Evil can be defined as, "That which is the reverse of good, physically or morally;
whatever is censurable painful, disastrous, or undesirable." In the novel
"The Scarlet Letter" by Nathaniel Hawthorne, Mistriss Hibbins can also be defined in
those terms. She is believed to be evil by many of the characters. Henry Louis Mencken
once said, "It is a sin to believe evil of others, but is seldom a mistake." In this
novel he was right, Mistriss Hibbins is evil. However, she is an important character who
appears more often than most people realize and her evilness has a serious impact on most
of the characters.
Mistriss Hibbins represents evil in the novel. She was accused of being a witch. This is
a very evil thing in the eyes of the Puritans. Mistriss Hibbins can also be said to be
evil simply because she is always in the forest, which is an evil place. She is said to
go on "night rides" and attend witch meetings there. "And Mistriss Hibbins, with some
twigs of the forest clinging to her skirts, and looking sourer than ever, as having
hardly got a wink of sleep after her night ride."
The people in town are scared to even be near Mistriss Hibbins. At the last scaffold
scene, "The crowd gave way before her, and seemed to fear the touch of her garment, as if
it carried the plague among its gorgeous folds." Here, it says that the townspeople were
so scared, that they thought her evil was contagious.
Mistriss Hibbins also effects the way some of the characters think in the novel. In one
part of the novel, Mistriss Hibbins tells Pearl, the daughter of Hester Prynne, that
Dimmesdale, who is her father, is the "Prince of Air". "They say, child, though art of
the lineage of the Prince of Air!" In this quote she was telling Pearl that Dimmesdale
is the devil. Pearl gets influenced by her and believes her father is the devil. In one
scaffold scene, Pearl yells out, "Mistriss Hibbins says my father is the Prince of Air.
If though callest me that ill-name, I shall tell him of thee, and he will chase thy ship
with a tempest." This quote proves that she believes her father is evil by stating that
he has the power to create storms.
Just before this conversation with Pearl, Mistriss Hibbins speaks to her mother, Hester.
She tells her that Dimmesdale is not the man she thinks he is.
She tells her that he is evil. "Who, now, that saw him pass in the procession, would
think how little while it is since he went forth out of his study - Chewing a Hebrew text
of scripture in his mouth." Mistriss Hibbins tells Hester that she saw him chewing
Hebrew text, which is a terrible sin for a minister. Also, she tells Hester that
Dimmesdale wears the mark of the Black Man on his chest, and that is why he always has
his hand over his heart. The two conversations that Mistriss Hibbins has with Pearl and
Hester occur at the last scaffold scene.
Not only does Mistriss Hibbins affect Pearl and Hester, but she has an effect on
Dimmesdale himself. She tries to make him think that he is evil, too. Dimmesdale does
believe her because he is surprised he is even talking to her at all. "And his encounter
with old Mistriss Hibbins, if it were a real incident, did but show its sympathy with
wicked mortals, and the world of perverted spirits."

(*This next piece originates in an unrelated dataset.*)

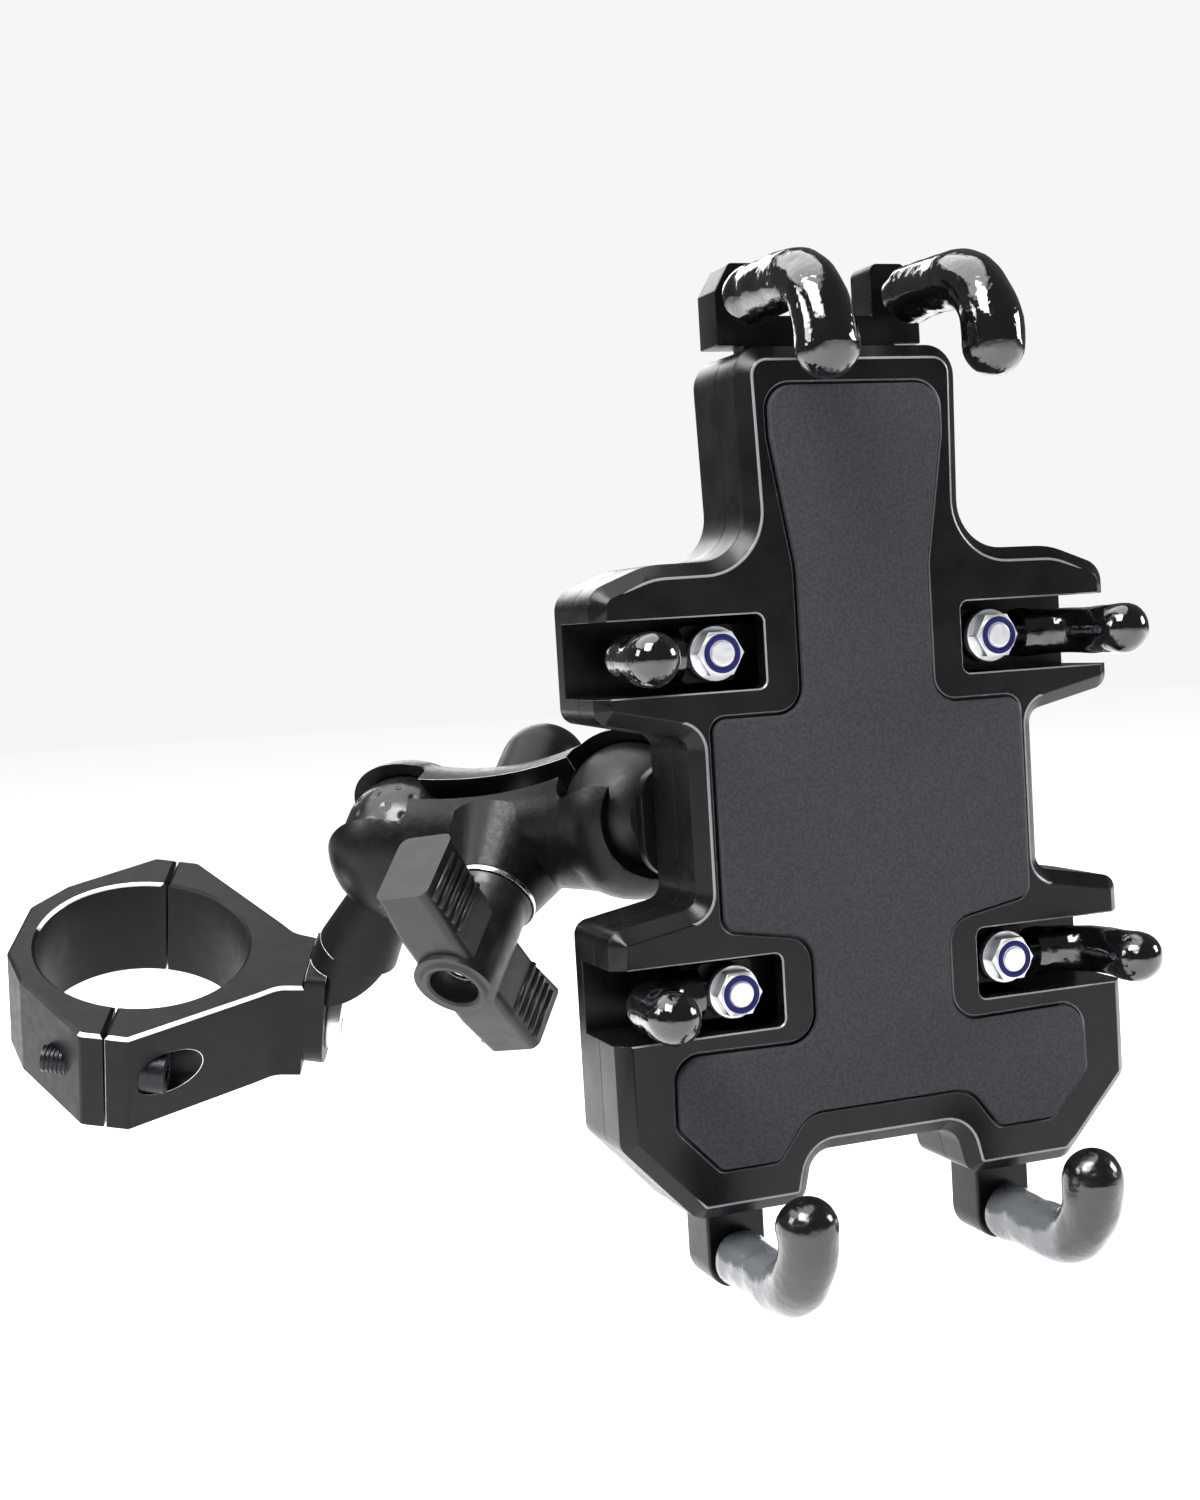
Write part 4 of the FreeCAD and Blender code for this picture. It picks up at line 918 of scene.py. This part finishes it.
def build_stage(look):
    """The floor, the lights and the camera."""
    world = bpy.data.worlds.new("Studio")
    bpy.context.scene.world = world
    world.use_nodes = True
    tree = world.node_tree
    # The backdrop is pale behind the object but throws little light on it, as in a dark tent.
    seen = add(tree, "ShaderNodeLightPath").outputs["Is Camera Ray"]
    strength = add(tree, "ShaderNodeMapRange", {"Value": seen, "To Min": look.fill, "To Max": 1.0})
    background = tree.nodes["Background"]
    background.inputs["Color"].default_value = (*look.backdrop, 1)
    tree.links.new(strength.outputs["Result"], background.inputs["Strength"])

    # The floor is low enough for the cradle to swing without dipping into it.
    level = cad_box[0].z - 40 * MM
    work = bmesh.new()
    bmesh.ops.create_circle(work, cap_ends=True, radius=3.0, segments=96,
                            matrix=Matrix.Translation((0, 0, level)))
    mesh = bpy.data.meshes.new("floor")
    work.to_mesh(mesh)
    work.free()
    # Matt painted board: pale and plain.
    mesh.materials.append(surface("pale board", linear("#f4f4f4"), 0.9))
    link("floor", mesh)

    middle = (cad_box[0] + cad_box[1]) / 2
    for name, offset, size, power in SOFTBOXES:
        light = bpy.data.lights.new(name, "AREA")
        light.size = size
        light.energy = power
        lamp = link(name, light)
        lamp.location = middle + Vector(offset)
        lamp.rotation_euler = (-Vector(offset)).to_track_quat("-Z", "Y").to_euler()

    # A broad, even light from above keeps the floor pale out to its edge.
    sky = bpy.data.lights.new("ceiling", "SUN")
    sky.energy = 3.1
    sky.angle = math.radians(70)
    ceiling = link("ceiling", sky)
    ceiling.rotation_euler = (math.radians(-12), math.radians(-14), 0)

    camera = link("camera", bpy.data.cameras.new("camera"))
    forward = Vector(CAMERA_FORWARD).normalized()
    right = forward.cross(Vector(CAMERA_UP)).normalized()
    place = Vector(CAMERA_PLACE_MM) * MM
    camera.matrix_world = basis(place, right, right.cross(forward), -forward)
    camera.data.lens = 48
    camera.data.sensor_width = 36
    camera.data.clip_start = 0.01
    bpy.context.scene.camera = camera
    bpy.context.scene.view_settings.view_transform = "Standard"


# ---------------------------------------------------------------- add-on

def length(name, words, millimetres):
    """A length that a user may change."""
    return FloatProperty(name=name, description=words, default=millimetres * MM, min=0, unit="LENGTH")


def colour(name, words, code):
    """A colour that a user may change."""
    return FloatVectorProperty(name=name, description=words, default=linear(code), min=0, max=1,
                               subtype="COLOR")


class PhoneMountSettings(bpy.types.PropertyGroup):
    """Sizes and colours that a user may change."""
    end_bend: length("End claws' bend", "Bend of the top and bottom claws", 11.6)
    side_bend: length("Side claws' bend", "Bend of the side claws", 8.0)
    nylon_radius: length("Nylon ring", "Radius of the lock nuts' nylon ring", 2.65)
    nylon_wall: length("Nylon thickness", "Half the thickness of the nylon ring", 0.55)
    # The lip's width is that of its painted highlight.
    lip_highlight_width: length("Lip", "Width of the painted highlight on the front shell's lip", 0.42)
    rim_width: length("Arm's rim", "Width of the bright rim on the arm's halves", 0.4)
    rib_pitch: length("Rib spacing", "From one rib of the knob's wings to the next", 1.95)
    rib_radius: length("Rib thickness", "Half the thickness of a rib", 0.6)
    rib_count: IntProperty(name="Ribs", description="Ribs on each face of the knob's wings", default=5, min=1)
    dimples: IntProperty(name="Dimples", description="Dimples on the lower ball", default=110, min=0)
    dimple_radius: length("Dimple radius", "Radius of a dimple in the ball's rubber", 1.15)
    dimple_depth: length("Dimple depth", "Depth of a dimple", 0.35)
    # Where the lower claws' painted grey reflection begins, back from the tips.
    reflection_start: length("Black tip", "How far the lower claws' black tips reach back", 9.0)
    ring_colour: colour("Ring colour", "Anodised ring and bracket", "#0c0d0e")
    arm_colour: colour("Arm colour", "Powder coat on the arm", "#080809")
    knob_colour: colour("Knob colour", "Nylon of the knob", "#151517")
    shell_colour: colour("Shell colour", "ABS of the cradle's shells", "#0b0b0c")
    pad_colour: colour("Pad colour", "Rubber of the cushion pad", "#292b2f")
    vinyl_colour: colour("Claw colour", "Dipped vinyl on the claws", "#08080a")
    # Colour of the painted grey reflection on the lower claws.
    reflection_colour: colour("Claw reflection colour", "Painted grey reflection on the lower claws", "#55585c")
    nylon_colour: colour("Nylon colour", "Nylon ring in the lock nuts", "#0a0f4a")
    backdrop: colour("Backdrop", "Studio round the object", "#f6f6f6")
    fill: FloatProperty(
        name="Fill light", description="How much the studio's surroundings light the object",
        default=0.12, min=0)


class PHONEMOUNT_OT_materials(bpy.types.Operator):
    """Makes every finish of the mount"""
    bl_idname = "phonemount.materials"
    bl_label = "Finishes"

    def execute(self, context):
        finishes.update(make_materials(context.scene.phone_mount))
        return {"FINISHED"}


def operator(key, label, words, build):
    """An operator class that builds one group of pieces."""
    def execute(self, context):
        build(context.scene.phone_mount)
        return {"FINISHED"}
    return type("PHONEMOUNT_OT_" + key, (bpy.types.Operator,), {
        "__doc__": words, "bl_idname": "phonemount." + key, "bl_label": label, "execute": execute})


OPERATORS = (
    PHONEMOUNT_OT_materials,
    operator("ring", "Split ring", "Builds the split ring and its screws", lambda settings: build_ring()),
    operator("bracket", "Bracket", "Builds the elbow bracket and its screw",
             lambda settings: build_bracket()),
    operator("balls", "Balls", "Builds the balls and their rubber skins", build_balls),
    operator("arm", "Arm", "Builds the arm's halves, bolt and spring", build_arm),
    operator("knob", "Knob", "Builds the wing knob and its metal parts", build_knob),
    operator("shells", "Cradle", "Builds the shells, the pad and the base plate", build_shells),
    operator("sliders", "Sliders", "Builds the sliders and lugs", lambda settings: build_sliders()),
    operator("claws", "Claws", "Builds the claws and their nuts", build_claws),
    operator("stage", "Studio", "Builds the floor, the lights and the camera", build_stage),
)


class PHONEMOUNT_PT_panel(bpy.types.Panel):
    """Lists the mount's pieces"""
    bl_label = "Phone mount"
    bl_idname = "PHONEMOUNT_PT_panel"
    bl_space_type = "VIEW_3D"
    bl_region_type = "UI"
    bl_category = "Phone mount"

    def draw(self, context):
        settings = context.scene.phone_mount
        for name in PhoneMountSettings.__annotations__:
            self.layout.prop(settings, name)
        for kind in OPERATORS:
            self.layout.operator(kind.bl_idname)


def register():
    bpy.utils.register_class(PhoneMountSettings)
    for kind in OPERATORS:
        bpy.utils.register_class(kind)
    bpy.utils.register_class(PHONEMOUNT_PT_panel)
    bpy.types.Scene.phone_mount = PointerProperty(type=PhoneMountSettings)


def unregister():
    del bpy.types.Scene.phone_mount
    bpy.utils.unregister_class(PHONEMOUNT_PT_panel)
    for kind in reversed(OPERATORS):
        bpy.utils.unregister_class(kind)
    bpy.utils.unregister_class(PhoneMountSettings)


def main():
    register()
    for kind in OPERATORS:
        group, name = kind.bl_idname.split(".")
        getattr(getattr(bpy.ops, group), name)()


if __name__ == "__main__":
    main()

Dimmesdale, if he were a true minister, would not even want to stand anywhere near an
evil person like Mistriss Hibbins.
Mistriss Hibbins is an important character because she appears in some
important scenes where characters express their emotions. She appears at the second
scaffold scene where Dimmesdale admits to his sin. Mistriss Hibbins is one of the only
people in the town to see and hear him. "This venerable witch-lady had heard Mr.
Dimmesdale's outcry, and interpreted it, with its multitudinous echoes and
reverberations, as the clamour of the fiends and nighthags, with whom she was well known
to make excursions in the forest." Here Mistriss Hibbins gets more evidence that
Dimmesdale is evil because his outcries sound like some evil creatures she knows.
Also, Mistriss Hibbins appears when Hester and Pearl are returning home after their
visit with the Governor. She asked Hester if she would go with her to a meeting with the
Devil in the forest. Hester responds by telling her that she
cannot go, but if the Governor had taken Pearl away, she would have went. "I would
willingly have gone with thee into the forest, and signed my name in the Black Man's book
too, and that with my blood." Pearl had saved her from becoming a witch. "Even thus early
had the child saved her from Satan's snare."
In conclusion, Mistriss Hibbons is a very important character whose interactions which
the characters in the book could very well have changed the outcome.